In November, Mr. Inker wrote to clients that “almost all asset classes are priced at valuations that seem to guarantee returns lower than history.” Mr. Inker added that “from today’s valuation levels, there are no good outcomes for investors.”
GMO’s troubles are hardly isolated, and are shared by other value-oriented investors who have underperformed in recent years as growth stocks climbed. If the market hits a rough period, GMO’s caution will look prescient once again, and clients likely will return. “Expensive markets have historically provided very poor risk-reward trade-offs,” Mr. Inker says. “Our belief in the power of value has not wavered, it does not make sense to chase expensive markets ever higher.”
For now, however, investors are clearly disappointed and are rushing to allocate funds to other, better performing managers. Per the WSJ, Some clients say they’re unwilling to wait for GMO’s turnaround. Ventura County Employees’ Retirement Association withdrew its $211 million investment in GMO late in 2016. Among the reasons listed in an internal Ventura document: GMO’s job cuts and personnel changes, the shift in investment approach at the global-equity fund and GMO’s lagging long-term performance.
“GMO is a deep-value investor that takes a really long-term view,” said Dan Gallagher, chief investment officer of the Ventura County Employees’ Retirement Association. “But the board felt it was time for a change.”
The lackluster results have led to some changes. In June, GMO said it would reduce its reliance on fundamental stock picking by one of its four equity teams and shift to a more-quantitative approach, resulting in departures of two top GMO executives.

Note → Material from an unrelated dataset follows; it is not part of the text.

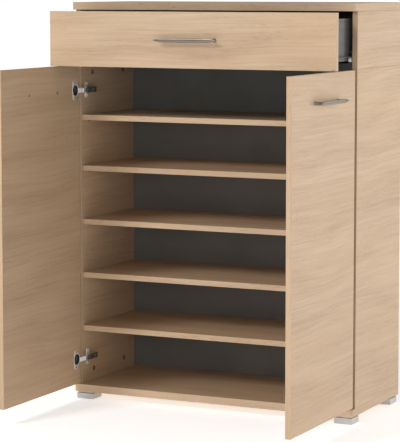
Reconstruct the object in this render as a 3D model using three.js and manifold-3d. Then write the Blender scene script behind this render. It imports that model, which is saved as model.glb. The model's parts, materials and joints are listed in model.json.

A similar approach has been taken by other fundamental investors, most recently Dan Loeb's Third Point, who splurged $2 million in December to hire a new head of quant trading.
It remains to be seen when active management will return as a preferred asset allocation category; for now the exodus away from it and into passive investing strategies continues to accelerate with every passing week.